> **Instructions for the task**: What follows is a listing; give it again exactly, in its entirety.

> **Data**:
○ ○ ○ ○

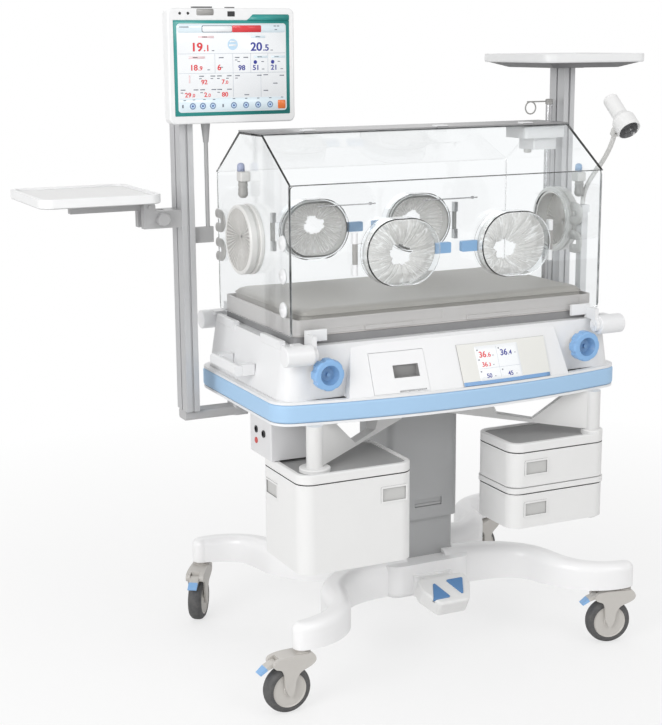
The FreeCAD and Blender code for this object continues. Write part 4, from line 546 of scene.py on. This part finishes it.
def knob_zone(p, x):
    """A white shaft, and a blue knob whose dished middle is painted darker: painted shade in the dish."""
    shaft = p.y > -281
    dish = p.y > -307 and math.hypot(p.x - x, p.z - KNOB_Z) < 26
    if shaft:
        return "shell_white"
    return "knob_dish" if dish else "knob_blue"


def socket_zone(p, n):
    """Three round probe sockets on the module's outer face."""
    sockets = [(-96, 671, 10, "socket_black"), (-146, 669, 10, "socket_black"), (-96, 641, 8.5, "socket_red")]
    for y, z, radius, finish in sockets:
        away = math.hypot(p.y - y, p.z - z)
        if away < radius and (p.x < -500.3 or away < 7):
            return finish
    return "module_white"


def dress_hood():
    zones("hood", ["clear_acrylic", "acrylic_edge"], hood_zone)
    zones("top_strip", ["strip_grey", "shell_white"],
          lambda p, n: "shell_white" if p.z > 1433.5 else "strip_grey")
    for end, sign in (("front", -1), ("rear", 1)):
        zones(f"{end}_door", ["clear_acrylic", "shell_white", "steel", "ring_grey"],
              lambda p, n, s=sign: door_zone(p, s))
    for corner in CORNERS:
        zones(f"port_door_{corner}", ["clear_acrylic", "latch_blue", "clamp_grey"], port_zone)
    zones("air_module", ["shell_white", "niche_grey"],
          lambda p, n: "niche_grey" if p.z < 1357 else "shell_white")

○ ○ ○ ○

> **The answer**:
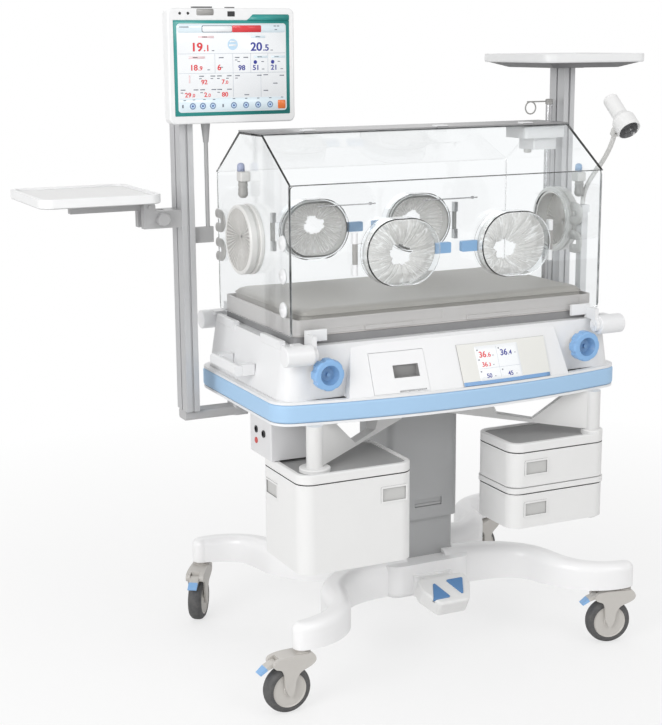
The FreeCAD and Blender code for this object continues. Write part 4, from line 546 of scene.py on. This part finishes it.
def knob_zone(p, x):
    """A white shaft, and a blue knob whose dished middle is painted darker: painted shade in the dish."""
    shaft = p.y > -281
    dish = p.y > -307 and math.hypot(p.x - x, p.z - KNOB_Z) < 26
    if shaft:
        return "shell_white"
    return "knob_dish" if dish else "knob_blue"


def socket_zone(p, n):
    """Three round probe sockets on the module's outer face."""
    sockets = [(-96, 671, 10, "socket_black"), (-146, 669, 10, "socket_black"), (-96, 641, 8.5, "socket_red")]
    for y, z, radius, finish in sockets:
        away = math.hypot(p.y - y, p.z - z)
        if away < radius and (p.x < -500.3 or away < 7):
            return finish
    return "module_white"


def dress_hood():
    zones("hood", ["clear_acrylic", "acrylic_edge"], hood_zone)
    zones("top_strip", ["strip_grey", "shell_white"],
          lambda p, n: "shell_white" if p.z > 1433.5 else "strip_grey")
    for end, sign in (("front", -1), ("rear", 1)):
        zones(f"{end}_door", ["clear_acrylic", "shell_white", "steel", "ring_grey"],
              lambda p, n, s=sign: door_zone(p, s))
    for corner in CORNERS:
        zones(f"port_door_{corner}", ["clear_acrylic", "latch_blue", "clamp_grey"], port_zone)
    zones("air_module", ["shell_white", "niche_grey"],
          lambda p, n: "niche_grey" if p.z < 1357 else "shell_white")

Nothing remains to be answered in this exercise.